§ Provided material:

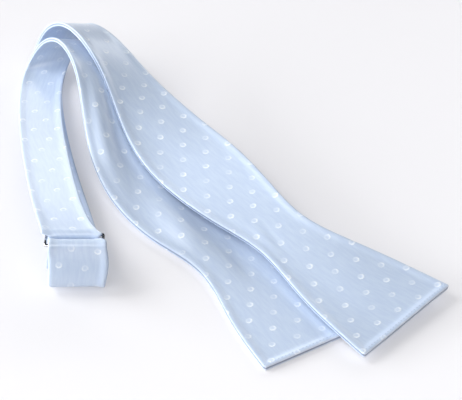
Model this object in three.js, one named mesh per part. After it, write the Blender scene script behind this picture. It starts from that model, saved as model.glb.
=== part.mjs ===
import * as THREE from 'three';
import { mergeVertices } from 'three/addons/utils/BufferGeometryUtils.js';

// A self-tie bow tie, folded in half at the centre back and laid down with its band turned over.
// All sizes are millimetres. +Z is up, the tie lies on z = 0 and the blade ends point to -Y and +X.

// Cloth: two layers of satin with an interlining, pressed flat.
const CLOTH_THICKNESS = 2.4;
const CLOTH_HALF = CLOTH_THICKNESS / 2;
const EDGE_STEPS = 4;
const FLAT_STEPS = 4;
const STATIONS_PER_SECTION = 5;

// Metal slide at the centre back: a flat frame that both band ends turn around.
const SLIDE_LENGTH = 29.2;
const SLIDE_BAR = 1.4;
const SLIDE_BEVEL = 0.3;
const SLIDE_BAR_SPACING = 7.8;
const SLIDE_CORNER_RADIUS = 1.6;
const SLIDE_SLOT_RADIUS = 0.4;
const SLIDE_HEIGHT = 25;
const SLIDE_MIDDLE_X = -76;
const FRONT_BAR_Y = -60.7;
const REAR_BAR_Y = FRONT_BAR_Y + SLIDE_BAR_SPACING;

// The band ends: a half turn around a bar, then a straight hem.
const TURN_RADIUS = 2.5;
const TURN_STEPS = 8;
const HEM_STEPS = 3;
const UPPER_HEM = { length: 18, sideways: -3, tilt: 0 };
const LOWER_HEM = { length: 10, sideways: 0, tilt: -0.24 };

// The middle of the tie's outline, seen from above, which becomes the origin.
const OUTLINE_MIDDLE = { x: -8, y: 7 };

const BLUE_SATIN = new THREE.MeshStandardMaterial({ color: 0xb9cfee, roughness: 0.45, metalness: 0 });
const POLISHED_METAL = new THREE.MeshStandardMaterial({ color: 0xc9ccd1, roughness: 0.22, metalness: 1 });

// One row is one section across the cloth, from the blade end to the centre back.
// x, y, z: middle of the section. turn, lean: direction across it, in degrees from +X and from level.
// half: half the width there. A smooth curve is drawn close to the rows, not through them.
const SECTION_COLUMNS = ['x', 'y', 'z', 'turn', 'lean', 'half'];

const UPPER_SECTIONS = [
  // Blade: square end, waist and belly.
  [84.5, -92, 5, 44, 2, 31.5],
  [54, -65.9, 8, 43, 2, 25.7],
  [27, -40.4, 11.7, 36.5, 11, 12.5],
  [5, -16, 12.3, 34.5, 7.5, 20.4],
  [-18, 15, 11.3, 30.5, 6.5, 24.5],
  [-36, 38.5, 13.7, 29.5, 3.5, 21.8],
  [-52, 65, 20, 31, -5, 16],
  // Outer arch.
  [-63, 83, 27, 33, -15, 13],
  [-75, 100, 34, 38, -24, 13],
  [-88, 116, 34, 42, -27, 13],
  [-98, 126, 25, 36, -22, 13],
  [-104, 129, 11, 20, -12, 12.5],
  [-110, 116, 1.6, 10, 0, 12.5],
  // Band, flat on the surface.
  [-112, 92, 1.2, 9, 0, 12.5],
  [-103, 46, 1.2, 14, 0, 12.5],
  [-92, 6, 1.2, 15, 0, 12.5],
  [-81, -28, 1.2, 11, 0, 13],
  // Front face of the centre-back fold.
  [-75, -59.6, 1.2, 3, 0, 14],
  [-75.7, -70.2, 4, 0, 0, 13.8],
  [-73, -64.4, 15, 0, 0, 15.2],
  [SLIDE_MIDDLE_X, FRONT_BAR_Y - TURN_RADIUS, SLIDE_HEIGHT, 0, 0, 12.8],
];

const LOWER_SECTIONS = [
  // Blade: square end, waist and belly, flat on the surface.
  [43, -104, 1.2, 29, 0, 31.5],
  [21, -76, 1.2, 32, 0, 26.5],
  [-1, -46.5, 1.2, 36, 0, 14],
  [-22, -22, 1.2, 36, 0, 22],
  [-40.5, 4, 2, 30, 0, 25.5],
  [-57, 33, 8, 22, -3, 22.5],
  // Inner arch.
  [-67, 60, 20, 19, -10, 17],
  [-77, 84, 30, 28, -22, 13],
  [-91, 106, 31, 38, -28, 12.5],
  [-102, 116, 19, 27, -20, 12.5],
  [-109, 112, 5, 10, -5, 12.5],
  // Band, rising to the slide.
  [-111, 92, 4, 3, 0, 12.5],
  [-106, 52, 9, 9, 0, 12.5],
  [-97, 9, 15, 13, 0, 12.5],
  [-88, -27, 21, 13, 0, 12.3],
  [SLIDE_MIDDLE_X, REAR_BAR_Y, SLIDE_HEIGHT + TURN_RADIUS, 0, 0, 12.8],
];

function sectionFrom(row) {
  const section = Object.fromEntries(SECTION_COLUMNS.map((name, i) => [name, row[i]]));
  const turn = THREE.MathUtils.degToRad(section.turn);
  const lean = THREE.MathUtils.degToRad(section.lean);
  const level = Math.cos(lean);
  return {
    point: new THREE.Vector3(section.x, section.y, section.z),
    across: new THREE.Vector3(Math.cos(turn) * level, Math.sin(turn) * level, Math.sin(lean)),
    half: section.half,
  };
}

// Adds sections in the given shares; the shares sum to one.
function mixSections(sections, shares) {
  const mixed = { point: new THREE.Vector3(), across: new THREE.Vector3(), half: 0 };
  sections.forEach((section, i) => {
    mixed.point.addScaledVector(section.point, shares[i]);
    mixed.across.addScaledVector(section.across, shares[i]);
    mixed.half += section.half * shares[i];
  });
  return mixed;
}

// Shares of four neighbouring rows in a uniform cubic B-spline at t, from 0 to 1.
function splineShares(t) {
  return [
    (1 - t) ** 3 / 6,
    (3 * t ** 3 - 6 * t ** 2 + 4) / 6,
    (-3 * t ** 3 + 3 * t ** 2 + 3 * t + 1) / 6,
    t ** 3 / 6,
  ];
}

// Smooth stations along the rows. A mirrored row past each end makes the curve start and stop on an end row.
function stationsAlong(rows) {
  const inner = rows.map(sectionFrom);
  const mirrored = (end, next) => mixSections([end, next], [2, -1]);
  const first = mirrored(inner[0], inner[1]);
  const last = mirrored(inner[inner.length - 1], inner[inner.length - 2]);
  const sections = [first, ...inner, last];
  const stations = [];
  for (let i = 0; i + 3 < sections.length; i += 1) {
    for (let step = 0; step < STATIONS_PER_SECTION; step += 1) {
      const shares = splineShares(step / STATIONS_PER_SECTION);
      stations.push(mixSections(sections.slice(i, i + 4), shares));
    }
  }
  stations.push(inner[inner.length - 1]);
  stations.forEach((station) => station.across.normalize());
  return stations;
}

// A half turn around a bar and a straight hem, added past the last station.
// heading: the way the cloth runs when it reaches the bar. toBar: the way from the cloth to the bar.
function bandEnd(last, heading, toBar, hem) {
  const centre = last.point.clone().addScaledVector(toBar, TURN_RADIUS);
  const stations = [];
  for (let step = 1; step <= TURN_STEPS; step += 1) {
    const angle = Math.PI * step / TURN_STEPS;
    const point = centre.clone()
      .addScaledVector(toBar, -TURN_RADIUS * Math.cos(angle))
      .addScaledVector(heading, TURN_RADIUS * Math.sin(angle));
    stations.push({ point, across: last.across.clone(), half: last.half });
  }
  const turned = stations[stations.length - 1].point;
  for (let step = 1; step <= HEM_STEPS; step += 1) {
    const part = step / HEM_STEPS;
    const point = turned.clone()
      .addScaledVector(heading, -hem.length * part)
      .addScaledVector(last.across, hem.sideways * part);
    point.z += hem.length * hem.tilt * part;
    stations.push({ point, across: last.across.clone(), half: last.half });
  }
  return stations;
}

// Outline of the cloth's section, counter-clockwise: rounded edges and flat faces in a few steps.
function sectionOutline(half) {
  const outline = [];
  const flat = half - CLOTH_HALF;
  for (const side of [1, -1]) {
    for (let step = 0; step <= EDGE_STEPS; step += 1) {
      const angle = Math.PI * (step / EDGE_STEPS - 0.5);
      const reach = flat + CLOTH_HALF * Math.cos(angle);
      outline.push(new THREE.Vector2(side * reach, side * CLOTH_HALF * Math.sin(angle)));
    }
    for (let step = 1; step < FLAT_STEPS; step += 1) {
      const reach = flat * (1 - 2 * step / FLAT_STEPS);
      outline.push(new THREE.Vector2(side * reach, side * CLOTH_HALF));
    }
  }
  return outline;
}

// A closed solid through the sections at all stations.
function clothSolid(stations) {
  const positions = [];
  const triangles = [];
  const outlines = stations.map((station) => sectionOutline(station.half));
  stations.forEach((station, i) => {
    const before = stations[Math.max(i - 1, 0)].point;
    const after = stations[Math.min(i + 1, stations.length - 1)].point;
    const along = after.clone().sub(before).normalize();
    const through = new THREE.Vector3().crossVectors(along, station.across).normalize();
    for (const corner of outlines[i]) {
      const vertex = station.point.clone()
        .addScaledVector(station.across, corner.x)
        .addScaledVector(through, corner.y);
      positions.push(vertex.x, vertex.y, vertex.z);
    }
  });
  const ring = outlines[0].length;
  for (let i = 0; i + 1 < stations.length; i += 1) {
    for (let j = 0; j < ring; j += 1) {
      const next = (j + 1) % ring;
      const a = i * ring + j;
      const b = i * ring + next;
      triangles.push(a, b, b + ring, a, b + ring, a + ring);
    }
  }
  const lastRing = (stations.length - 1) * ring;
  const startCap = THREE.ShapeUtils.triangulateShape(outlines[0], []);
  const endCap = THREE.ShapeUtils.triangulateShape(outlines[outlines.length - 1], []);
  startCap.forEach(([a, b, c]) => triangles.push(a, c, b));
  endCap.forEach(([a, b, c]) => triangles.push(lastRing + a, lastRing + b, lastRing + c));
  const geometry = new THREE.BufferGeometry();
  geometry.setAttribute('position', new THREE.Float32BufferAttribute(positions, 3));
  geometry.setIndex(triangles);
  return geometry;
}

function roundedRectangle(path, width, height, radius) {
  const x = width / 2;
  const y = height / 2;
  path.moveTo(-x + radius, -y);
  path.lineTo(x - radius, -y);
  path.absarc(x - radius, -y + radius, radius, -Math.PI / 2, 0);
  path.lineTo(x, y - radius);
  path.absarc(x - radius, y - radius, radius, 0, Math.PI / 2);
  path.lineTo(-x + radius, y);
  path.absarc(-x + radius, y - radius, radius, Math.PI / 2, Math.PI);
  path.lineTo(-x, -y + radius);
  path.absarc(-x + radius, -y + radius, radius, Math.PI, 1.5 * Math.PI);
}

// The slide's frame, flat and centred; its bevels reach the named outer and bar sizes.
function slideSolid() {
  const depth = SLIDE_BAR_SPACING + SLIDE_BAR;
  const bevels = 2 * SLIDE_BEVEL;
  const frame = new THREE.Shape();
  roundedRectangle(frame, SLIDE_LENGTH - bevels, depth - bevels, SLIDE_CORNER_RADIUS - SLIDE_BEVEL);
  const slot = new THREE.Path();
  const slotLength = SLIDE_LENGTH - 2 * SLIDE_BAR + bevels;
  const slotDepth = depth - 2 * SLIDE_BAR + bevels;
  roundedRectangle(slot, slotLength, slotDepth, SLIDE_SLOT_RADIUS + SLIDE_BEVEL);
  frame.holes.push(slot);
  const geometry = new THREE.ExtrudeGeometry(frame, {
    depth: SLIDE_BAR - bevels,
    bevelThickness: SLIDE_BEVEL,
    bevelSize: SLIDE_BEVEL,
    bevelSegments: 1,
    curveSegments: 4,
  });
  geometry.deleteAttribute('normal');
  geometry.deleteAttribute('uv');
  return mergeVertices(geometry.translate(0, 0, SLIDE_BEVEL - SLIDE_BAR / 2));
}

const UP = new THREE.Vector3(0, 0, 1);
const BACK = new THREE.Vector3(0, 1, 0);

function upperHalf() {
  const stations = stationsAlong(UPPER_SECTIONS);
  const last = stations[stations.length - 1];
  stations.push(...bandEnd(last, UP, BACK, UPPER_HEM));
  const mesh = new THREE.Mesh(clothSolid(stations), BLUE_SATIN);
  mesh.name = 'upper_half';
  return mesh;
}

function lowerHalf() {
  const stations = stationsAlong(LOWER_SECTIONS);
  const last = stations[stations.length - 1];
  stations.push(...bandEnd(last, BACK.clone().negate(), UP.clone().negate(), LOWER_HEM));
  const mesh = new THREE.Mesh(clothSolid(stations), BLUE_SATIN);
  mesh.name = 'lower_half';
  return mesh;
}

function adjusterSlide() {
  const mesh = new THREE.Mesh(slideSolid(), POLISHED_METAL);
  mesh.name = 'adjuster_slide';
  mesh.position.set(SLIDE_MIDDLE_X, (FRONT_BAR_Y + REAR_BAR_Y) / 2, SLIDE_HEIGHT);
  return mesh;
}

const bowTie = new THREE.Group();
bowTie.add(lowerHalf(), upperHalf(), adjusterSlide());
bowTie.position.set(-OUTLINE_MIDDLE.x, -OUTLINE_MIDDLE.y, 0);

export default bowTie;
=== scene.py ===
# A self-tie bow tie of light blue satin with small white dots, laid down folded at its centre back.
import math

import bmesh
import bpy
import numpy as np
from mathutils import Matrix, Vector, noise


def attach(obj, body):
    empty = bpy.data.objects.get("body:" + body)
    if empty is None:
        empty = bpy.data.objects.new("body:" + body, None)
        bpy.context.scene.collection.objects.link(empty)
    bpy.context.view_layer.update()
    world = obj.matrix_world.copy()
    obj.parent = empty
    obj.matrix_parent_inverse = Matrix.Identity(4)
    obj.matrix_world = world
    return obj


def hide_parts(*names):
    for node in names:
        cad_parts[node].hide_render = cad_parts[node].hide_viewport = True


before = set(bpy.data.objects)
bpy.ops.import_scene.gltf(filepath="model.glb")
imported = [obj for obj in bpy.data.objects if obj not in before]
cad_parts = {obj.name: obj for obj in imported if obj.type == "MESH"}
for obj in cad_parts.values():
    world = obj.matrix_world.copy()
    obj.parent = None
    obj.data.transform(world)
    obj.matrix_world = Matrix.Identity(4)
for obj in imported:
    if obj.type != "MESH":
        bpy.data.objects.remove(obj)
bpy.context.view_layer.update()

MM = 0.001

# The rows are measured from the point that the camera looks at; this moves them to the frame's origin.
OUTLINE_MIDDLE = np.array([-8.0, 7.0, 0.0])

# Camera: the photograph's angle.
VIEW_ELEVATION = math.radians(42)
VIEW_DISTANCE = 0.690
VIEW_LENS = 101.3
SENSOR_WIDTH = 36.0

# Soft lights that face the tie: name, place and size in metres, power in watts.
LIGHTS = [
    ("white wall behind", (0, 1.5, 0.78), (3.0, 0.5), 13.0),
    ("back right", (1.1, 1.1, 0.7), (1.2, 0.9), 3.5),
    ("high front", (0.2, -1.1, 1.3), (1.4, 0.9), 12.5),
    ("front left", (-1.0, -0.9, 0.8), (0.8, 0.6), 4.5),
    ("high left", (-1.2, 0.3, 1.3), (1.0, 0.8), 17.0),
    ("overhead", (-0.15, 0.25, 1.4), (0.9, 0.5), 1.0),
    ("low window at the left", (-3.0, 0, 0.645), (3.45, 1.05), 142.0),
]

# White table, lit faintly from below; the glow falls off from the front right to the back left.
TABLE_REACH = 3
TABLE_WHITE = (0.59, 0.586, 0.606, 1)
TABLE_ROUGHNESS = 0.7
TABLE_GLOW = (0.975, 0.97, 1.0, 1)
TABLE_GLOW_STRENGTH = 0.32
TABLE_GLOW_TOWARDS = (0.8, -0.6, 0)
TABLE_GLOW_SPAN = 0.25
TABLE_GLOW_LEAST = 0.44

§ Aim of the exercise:
Nothing but the lines from the one with "const bowTie = new THREE.Group();" through the one with "before = set(bpy.data.objects)" should be retyped; include both and keep them exact.

§ Answer:
const bowTie = new THREE.Group();
bowTie.add(lowerHalf(), upperHalf(), adjusterSlide());
bowTie.position.set(-OUTLINE_MIDDLE.x, -OUTLINE_MIDDLE.y, 0);

export default bowTie;
=== scene.py ===
# A self-tie bow tie of light blue satin with small white dots, laid down folded at its centre back.
import math

import bmesh
import bpy
import numpy as np
from mathutils import Matrix, Vector, noise


def attach(obj, body):
    empty = bpy.data.objects.get("body:" + body)
    if empty is None:
        empty = bpy.data.objects.new("body:" + body, None)
        bpy.context.scene.collection.objects.link(empty)
    bpy.context.view_layer.update()
    world = obj.matrix_world.copy()
    obj.parent = empty
    obj.matrix_parent_inverse = Matrix.Identity(4)
    obj.matrix_world = world
    return obj


def hide_parts(*names):
    for node in names:
        cad_parts[node].hide_render = cad_parts[node].hide_viewport = True


before = set(bpy.data.objects)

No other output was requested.